With your driver installed and rebooted you may be interested in viewing the settings:

$ nvidia-settings

Next we need the software development tools.

# apt install nvidia-cuda-toolkit

Getting started with coding

NVIDIA has published an intro blog article on their website: developer.nvidia.com/blog/even-easier-introduction-cuda

I got started using that article. This work is based on that.

Intro to cuda

So you have your big data set. For example you have a huge array of xaxis and yaxis values. You want to add them up.

void addArray( int lim , float xaxis[], float yaxis[], float sumxy[]) {

for ( int idx = 0 ; idx < lim ; idx ++ ) {

sumxy [ idx ] = xaxis [ idx ] + yaxis [ idx ]

}

}

main ( ) {

int lim = 1 000 000 ; // 1 million

float xaxis[lim], yaxis[lim] , sumxy[lim] ;

// ... some code that fills data

// now you want to add them up

addArray( lim , xaxis , yaxis , zaxis ) ;

// you'll probably want to call this function many times

}

To run addArray on the GPU using CUDA we just make a couple of changes:

1. Prefix the declaration with a new CUDA special "__global__" keyword

2. Prefix the function invovation with a new CUDA specific left and right caret syntax that takes the number of blocks and threads.
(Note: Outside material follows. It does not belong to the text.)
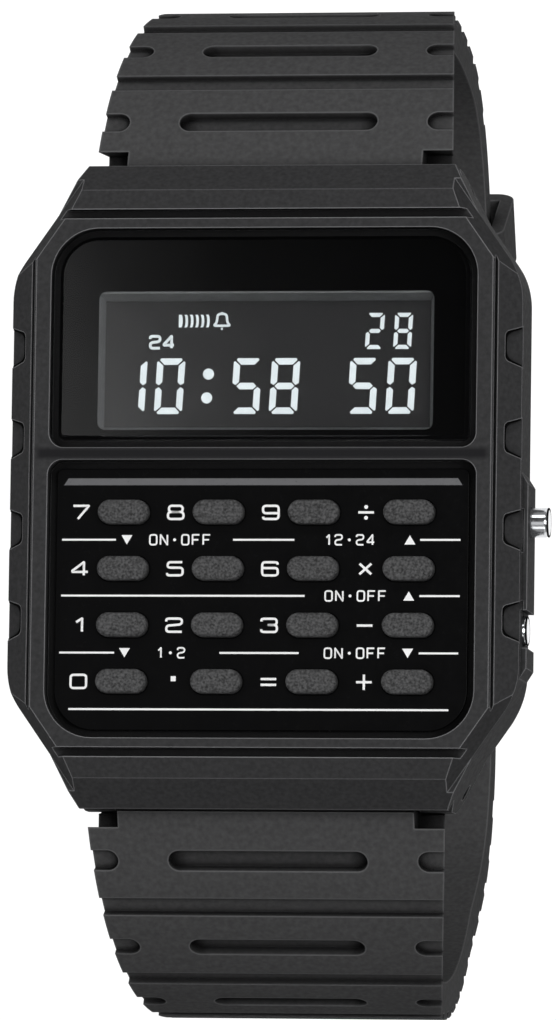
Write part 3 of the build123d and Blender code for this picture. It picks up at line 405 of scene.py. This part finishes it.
def dress_nodes(materials):
    """Gives each carried-over node the material of its slot in the record."""
    for entry in frame["record"]["subparts"]:
        node = frame["nodes"][entry["node"]]
        node.data.materials.clear()
        node.data.materials.append(materials[entry["material_slot"]])


# Pieces
def finish_mesh(name, mesh, material, body=HEAD):
    """A piece of that mesh and material, which rides on a body."""
    piece = bpy.data.objects.new(name, mesh)
    bpy.context.scene.collection.objects.link(piece)
    mesh.materials.append(material)
    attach(piece, body)
    return piece


def fold_springs(steel):
    """Each pusher's spring is copied onto the pusher, so it rides with the pusher as it goes in, and the
    carried-over spring is hidden.
    """
    for side in ("mode", "adjust"):
        node = side + "_spring"
        mesh = frame["nodes"][node].data.copy()
        mesh.name = node + "_coil"
        mesh.materials.clear()
        coil = finish_mesh(node + "_coil", mesh, steel, side + "_pusher")
        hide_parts(node)
        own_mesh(coil)


def to_mesh(name, shape):
    """A new mesh of the finished shape."""
    mesh = bpy.data.meshes.new(name)
    shape.to_mesh(mesh)
    shape.free()
    return mesh


def join_rings(shape, one, two):
    """Faces between two closed rings of points."""
    for step in range(len(one)):
        after = (step + 1) % len(one)
        shape.faces.new((one[step], one[after], two[after], two[step]))


def plates(name, outlines, low, high, material):
    """One piece of flat plates: each outline is a list of points in millimetres, seen from above."""
    shape = bmesh.new()
    for outline in outlines:
        below, above = [[shape.verts.new((x * MM, y * MM, z)) for x, y in outline] for z in (low, high)]
        shape.faces.new(reversed(below))
        shape.faces.new(above)
        join_rings(shape, below, above)
    bmesh.ops.recalc_face_normals(shape, faces=shape.faces)
    return finish_mesh(name, to_mesh(name, shape), material)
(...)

As with any gpu programming environment. We have to copy data back and forth between cpu ram and gpu ram. CUDA provides a very simple way to do it with a single command. In C we would allocate using the [] array operator or the malloc() function provided by the stdlib.h header. CUDA provides the cudaMallocManaged() function.
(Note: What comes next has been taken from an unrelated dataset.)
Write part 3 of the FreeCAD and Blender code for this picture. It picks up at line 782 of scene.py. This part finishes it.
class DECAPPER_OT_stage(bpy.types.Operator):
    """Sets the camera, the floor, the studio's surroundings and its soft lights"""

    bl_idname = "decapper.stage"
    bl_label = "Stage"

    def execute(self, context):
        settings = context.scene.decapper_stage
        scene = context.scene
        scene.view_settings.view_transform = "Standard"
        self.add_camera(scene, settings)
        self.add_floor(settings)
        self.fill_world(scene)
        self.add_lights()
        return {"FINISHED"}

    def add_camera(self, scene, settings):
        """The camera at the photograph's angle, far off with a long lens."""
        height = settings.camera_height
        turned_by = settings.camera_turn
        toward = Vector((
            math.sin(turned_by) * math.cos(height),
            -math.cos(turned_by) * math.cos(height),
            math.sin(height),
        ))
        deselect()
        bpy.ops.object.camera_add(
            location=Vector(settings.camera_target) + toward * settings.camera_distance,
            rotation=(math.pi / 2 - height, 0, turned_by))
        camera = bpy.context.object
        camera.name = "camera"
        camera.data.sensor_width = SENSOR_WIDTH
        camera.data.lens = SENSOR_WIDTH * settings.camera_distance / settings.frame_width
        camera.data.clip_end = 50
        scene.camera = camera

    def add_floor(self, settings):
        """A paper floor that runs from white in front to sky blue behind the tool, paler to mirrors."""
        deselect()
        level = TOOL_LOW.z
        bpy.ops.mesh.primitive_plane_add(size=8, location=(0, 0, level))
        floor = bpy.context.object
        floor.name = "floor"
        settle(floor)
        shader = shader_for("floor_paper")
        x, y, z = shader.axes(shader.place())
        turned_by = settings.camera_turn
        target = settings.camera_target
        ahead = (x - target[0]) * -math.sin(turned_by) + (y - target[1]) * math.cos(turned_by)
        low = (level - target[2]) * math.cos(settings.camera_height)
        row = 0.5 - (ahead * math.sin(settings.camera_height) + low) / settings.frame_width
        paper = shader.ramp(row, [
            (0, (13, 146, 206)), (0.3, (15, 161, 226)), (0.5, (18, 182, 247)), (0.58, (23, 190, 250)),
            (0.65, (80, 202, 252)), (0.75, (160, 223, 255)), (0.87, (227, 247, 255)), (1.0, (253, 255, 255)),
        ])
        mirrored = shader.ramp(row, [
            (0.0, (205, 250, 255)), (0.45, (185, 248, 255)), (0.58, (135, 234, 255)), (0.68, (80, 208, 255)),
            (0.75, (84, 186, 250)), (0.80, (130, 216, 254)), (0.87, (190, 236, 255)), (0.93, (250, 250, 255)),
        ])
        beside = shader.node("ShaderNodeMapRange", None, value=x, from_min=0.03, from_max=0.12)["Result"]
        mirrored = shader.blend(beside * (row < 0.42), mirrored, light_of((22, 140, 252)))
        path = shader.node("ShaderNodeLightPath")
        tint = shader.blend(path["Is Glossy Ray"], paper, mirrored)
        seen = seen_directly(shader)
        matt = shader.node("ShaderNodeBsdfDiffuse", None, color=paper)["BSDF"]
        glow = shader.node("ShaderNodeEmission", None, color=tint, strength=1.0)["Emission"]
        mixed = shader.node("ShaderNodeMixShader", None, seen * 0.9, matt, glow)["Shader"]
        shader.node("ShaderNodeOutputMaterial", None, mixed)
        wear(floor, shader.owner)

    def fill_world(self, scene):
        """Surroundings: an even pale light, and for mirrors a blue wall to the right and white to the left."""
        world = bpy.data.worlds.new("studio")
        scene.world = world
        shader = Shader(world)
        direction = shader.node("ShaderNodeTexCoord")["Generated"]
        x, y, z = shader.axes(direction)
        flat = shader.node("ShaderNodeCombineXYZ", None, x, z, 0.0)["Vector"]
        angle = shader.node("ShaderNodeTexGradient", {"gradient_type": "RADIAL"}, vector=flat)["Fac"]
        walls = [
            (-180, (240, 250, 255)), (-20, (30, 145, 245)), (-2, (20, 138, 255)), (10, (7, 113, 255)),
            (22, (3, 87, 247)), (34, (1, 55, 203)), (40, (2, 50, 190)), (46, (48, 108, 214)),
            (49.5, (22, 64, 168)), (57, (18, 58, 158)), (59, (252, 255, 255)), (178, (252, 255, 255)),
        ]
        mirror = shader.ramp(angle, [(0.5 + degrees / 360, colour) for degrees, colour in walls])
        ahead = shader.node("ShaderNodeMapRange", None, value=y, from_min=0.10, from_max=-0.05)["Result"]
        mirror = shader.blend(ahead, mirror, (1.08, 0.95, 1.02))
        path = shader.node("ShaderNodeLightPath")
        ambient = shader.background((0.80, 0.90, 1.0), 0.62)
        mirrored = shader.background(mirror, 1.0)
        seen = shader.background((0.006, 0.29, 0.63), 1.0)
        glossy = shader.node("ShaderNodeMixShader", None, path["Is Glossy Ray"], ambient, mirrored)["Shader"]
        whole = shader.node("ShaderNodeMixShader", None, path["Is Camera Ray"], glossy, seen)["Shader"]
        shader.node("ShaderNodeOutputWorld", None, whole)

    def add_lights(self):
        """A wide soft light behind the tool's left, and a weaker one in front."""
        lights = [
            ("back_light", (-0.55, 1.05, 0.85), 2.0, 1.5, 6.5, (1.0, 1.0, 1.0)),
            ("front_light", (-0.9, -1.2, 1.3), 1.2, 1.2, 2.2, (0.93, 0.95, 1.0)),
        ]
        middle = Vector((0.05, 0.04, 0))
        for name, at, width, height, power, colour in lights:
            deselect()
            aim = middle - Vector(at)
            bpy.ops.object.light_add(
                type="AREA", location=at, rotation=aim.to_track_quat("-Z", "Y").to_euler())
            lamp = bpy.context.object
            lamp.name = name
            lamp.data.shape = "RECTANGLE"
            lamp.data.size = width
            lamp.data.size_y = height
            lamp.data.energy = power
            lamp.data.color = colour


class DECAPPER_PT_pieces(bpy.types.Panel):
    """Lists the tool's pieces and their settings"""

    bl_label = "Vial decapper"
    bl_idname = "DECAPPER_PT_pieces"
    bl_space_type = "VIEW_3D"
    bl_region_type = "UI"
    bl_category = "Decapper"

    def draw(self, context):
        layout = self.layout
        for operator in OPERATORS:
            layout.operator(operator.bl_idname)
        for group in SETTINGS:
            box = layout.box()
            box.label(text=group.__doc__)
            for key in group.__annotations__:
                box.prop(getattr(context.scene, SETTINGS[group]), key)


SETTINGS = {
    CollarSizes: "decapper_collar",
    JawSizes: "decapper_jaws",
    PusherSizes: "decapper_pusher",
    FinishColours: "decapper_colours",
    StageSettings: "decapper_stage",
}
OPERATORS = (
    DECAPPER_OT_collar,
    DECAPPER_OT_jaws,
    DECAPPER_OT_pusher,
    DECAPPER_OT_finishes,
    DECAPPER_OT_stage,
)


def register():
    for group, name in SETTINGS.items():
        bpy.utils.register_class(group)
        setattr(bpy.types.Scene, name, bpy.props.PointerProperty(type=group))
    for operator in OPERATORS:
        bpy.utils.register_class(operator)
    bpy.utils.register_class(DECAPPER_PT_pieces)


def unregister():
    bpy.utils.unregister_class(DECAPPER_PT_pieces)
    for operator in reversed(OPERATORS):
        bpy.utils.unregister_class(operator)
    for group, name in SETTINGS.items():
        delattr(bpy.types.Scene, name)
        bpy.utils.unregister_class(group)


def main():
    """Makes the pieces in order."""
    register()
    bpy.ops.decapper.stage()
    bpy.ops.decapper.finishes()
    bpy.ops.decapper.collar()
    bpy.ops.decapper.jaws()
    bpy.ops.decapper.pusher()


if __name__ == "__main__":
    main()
When programming the gpu even on a single core or thread, we are still programming in a multi-processor environment because we have at least two; the cpu and gpu. With any multi-processing programming we have race condition challenges. The primary concern is ensuring the main() program does not exit before all other processing. CUDA provides cudaDeviceSynchronize(). This will essentially wait for the gpu to finish processing and copy the data back from the gpu ram to the cpu ram. Call it after your gpu kernel invocation; lastly call cudaDeviceSynchronize().

There are a couple other simples differences after that:

1. Change to file name extension from ".c" to ".cu".
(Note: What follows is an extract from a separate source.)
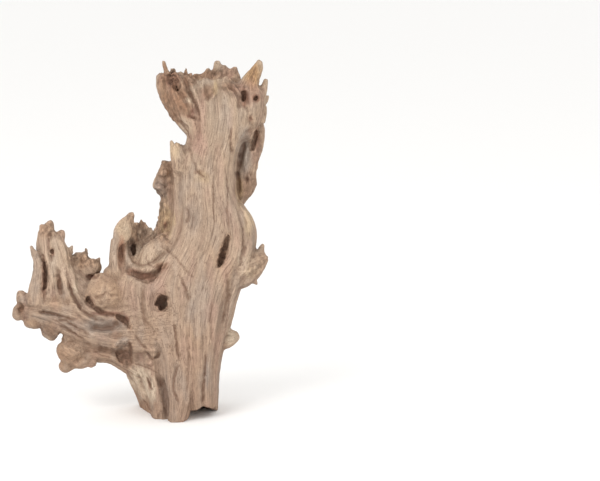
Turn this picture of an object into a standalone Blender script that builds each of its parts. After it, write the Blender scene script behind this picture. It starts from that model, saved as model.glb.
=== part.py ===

4. Compile it using nvcc instead of gcc

That is all you need for getting started. You can forget about the rest to start such as the thread, block, grid automatic vaiables. Run it on a single thread, then 2, 10, 100, 1000, 5000. Enjoy!

The program listing is available on my github linked here at the bottom of the page.

Demo

youtu.be/z_vSwb7Bx24

Final Notes - Performance

You can see for my case, 3000 threads was the optimal number. Also that for smaller data sets and repeated execution loop counts, the CPU is faster than the GPU, but with larger sizes of data and number of invocations the GPU far out performs the CPU demonstrating it's tremendous power.

We harnessed threads on a single block and grid. There is much more power than that. You can harness multiple blocks of threads and multiple blocks on a grid. To take advantage of blocks and grids you will need to learn about threadIdx, blockIdx and blockDim kernel variables. In my case, they did not work. I think the free driver does not fully support CUDA. Threads worked fine. You do not need to use threadIdx.x because the first block of threads would definitely start at zero anyway.